Most alarming for me in the President’s comments was the assumption that the President still believes that the death penalty is a deterrent. He believes that because of the death penalty “crimes are not so violent” in the country. We can recall that in the 1990s dozens of executions were carried out annually, but the crime rate nevertheless remained high. Now the number of such sentences is reduced to 2-3 cases per year, and there are fewer grave crimes, too. Taking part in all sorts of conferences with the participation of government experts, lawyers, professors of the Police Academy, I could see that they are well aware that the death penalty is not a deterrent. It is this information that is worth conveying to the leadership of our country.”
Andrei Paluda says that the prevention of grave crimes is an issue of socio-economic nature.

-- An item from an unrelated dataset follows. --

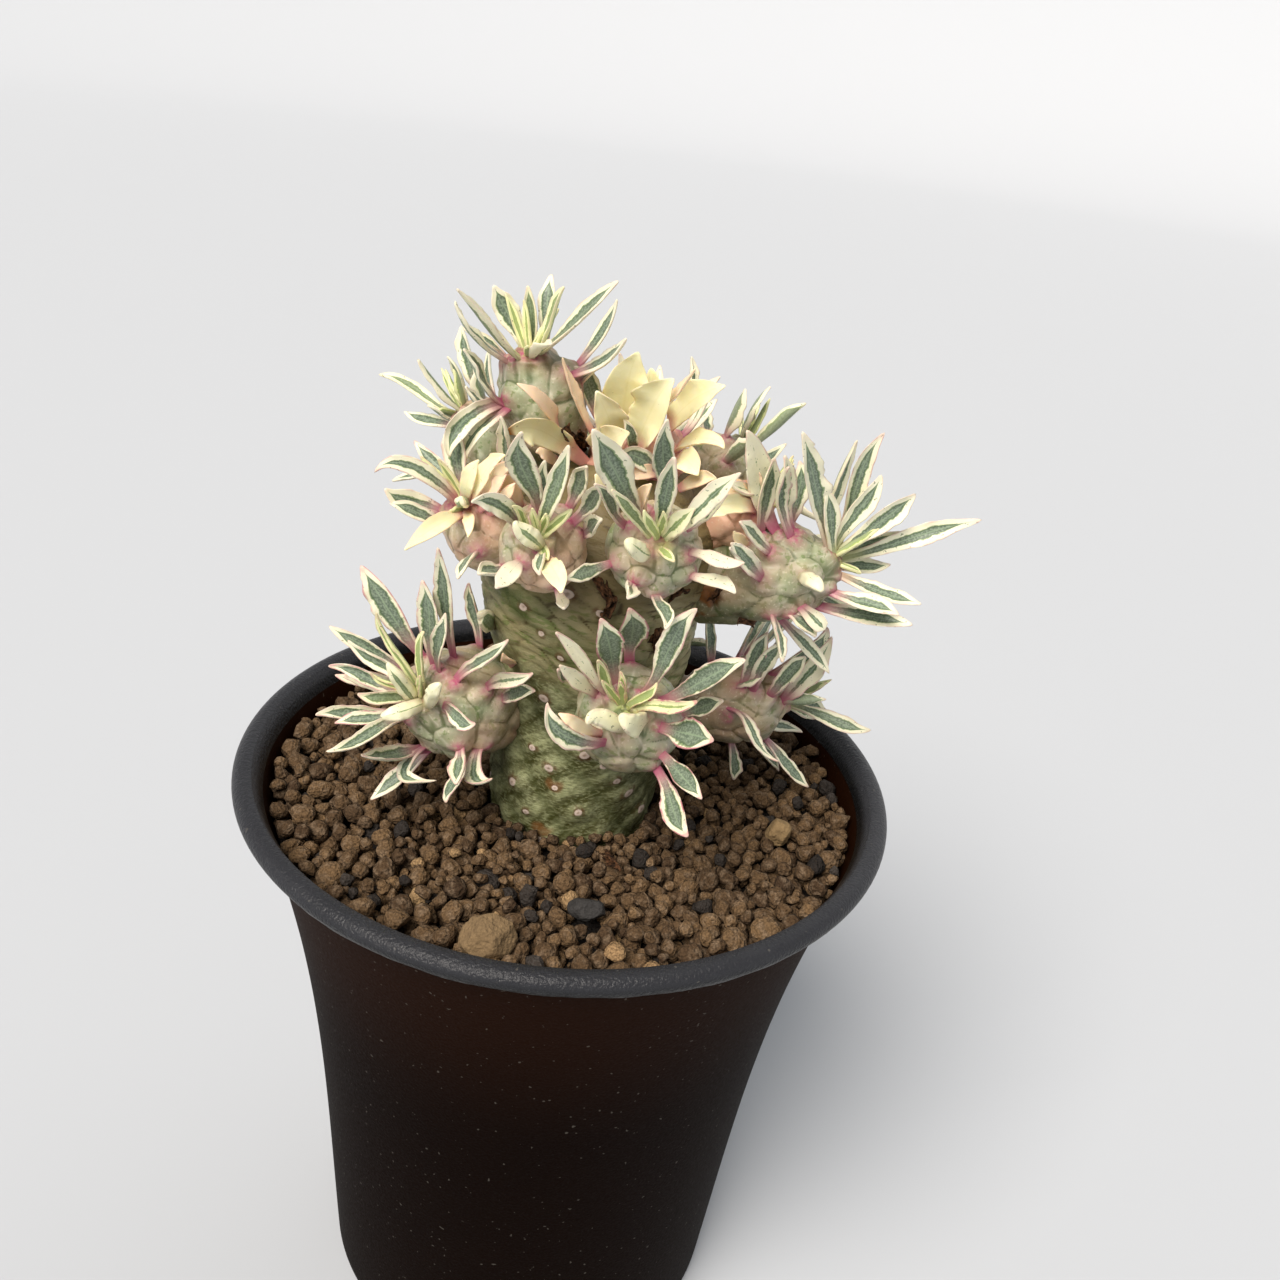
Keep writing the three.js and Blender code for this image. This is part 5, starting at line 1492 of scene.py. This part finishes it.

“It is much more important, in my opinion, to do preventive maintenance of grave and resonant crimes committed while intoxicated, which we see in the murder of Yuliya Salamatsina. The state must first of all think about not how to earn easy money on the sale of cheap alcohol, but how to best influence the prevention of such crimes, and not through the presence of the death penalty, but through the restriction of the sale of cheap alcohol.”
Andrei Paluda says the President’s words also feature certain pressure on justice, drawing a parallel with the words of the head of state and his former hard saying during a meeting with the Prosecutor General, when they talked about a retrial in the murder case of Aliaksandr Hrunou, who was repeatedly sentenced to death by the Homel Regional Court and eventually executed.